New state mandates require zero-emission school-bus purchases (NY: new purchases 2027, fleet goal 2035; CA: new-purchase mandate 2035 with rural extensions). Naples Central reports diesel operating costs of ~$0.36/mile versus ~$3.18/mile for electric buses and an approximate $300,000 cost differential per bus, with cold-weather heating consuming ~20% of battery and causing midday recharges or non-use about half the winter. Replacing two buses a year would translate to roughly $600,000 in additional taxpayer funding plus charging/infrastructure upgrade costs, prompting the district to pause further EV purchases.

Analysis

Electrifying heavy fleets creates two distinct profit pools: the hardware and vehicle manufacturers, and the grid/energy stack that must absorb new, concentrated loads. Fleet charging tends to concentrate energy demand into morning and midday windows, forcing utilities to invest in transformers, feeders and behind-the-meter storage or face repeated costly demand charges; that structural shift favors companies that sell power- conversion, distribution and on-site energy management rather than chassis-only OEMs. Small public fleets act like distributed, lumpy demand shocks to local muni budgets — capex is front-loaded while operating savings are uncertain and weather-sensitive. Expect near-term budget stress in rural and low-tax-base districts to translate into slower replacement cycles, higher requests for state/federal grants, and an increase in public-private outsourcing (third-party fleet operators and charging-as-a-service) over the next 12–36 months.
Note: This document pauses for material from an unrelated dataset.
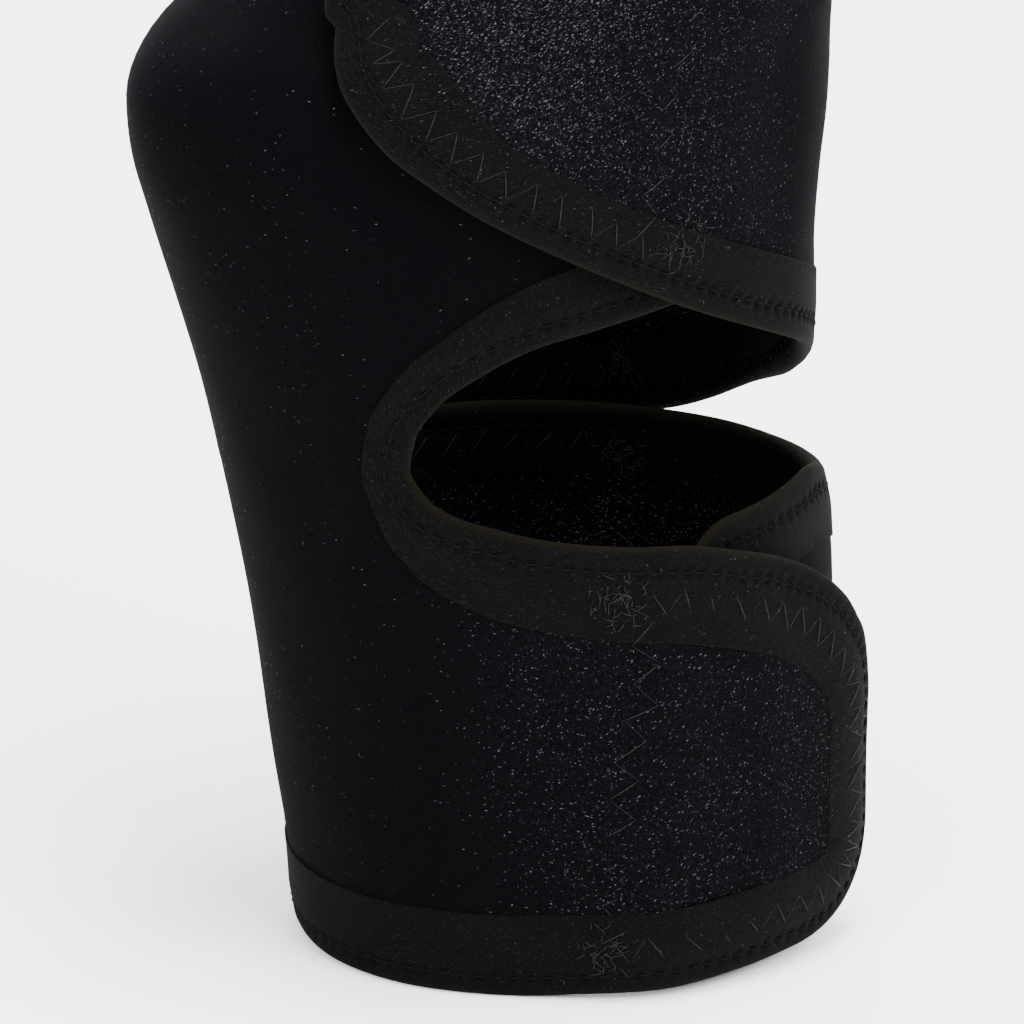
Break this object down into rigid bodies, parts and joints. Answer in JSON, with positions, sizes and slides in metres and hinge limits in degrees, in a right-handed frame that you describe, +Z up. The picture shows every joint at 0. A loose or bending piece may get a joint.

Cold-weather and auxiliary loads are an outsized hidden cost center: heating and HVAC change the effective battery energy available and force midday top-ups that shift energy into higher time-of-use bands. That creates a recurring revenue stream for managed charging providers and storage vendors (arbitrage and demand charge mitigation) while compressing OEM margins via warranty exposure, higher battery sizing requirements, and slower unit turnover. The political and funding backdrop is a double-edged sword: subsidies lower capital barriers but also accelerate deployment schedules that expose immature vehicle designs to harsh operating conditions, increasing short-term failure rates and service costs. Watch 6–24 month failure/return rates and warranty reserve disclosures from suppliers — those metrics will be the first micro signs that adoption economics are either improving or will disappoint municipalities and taxpayers.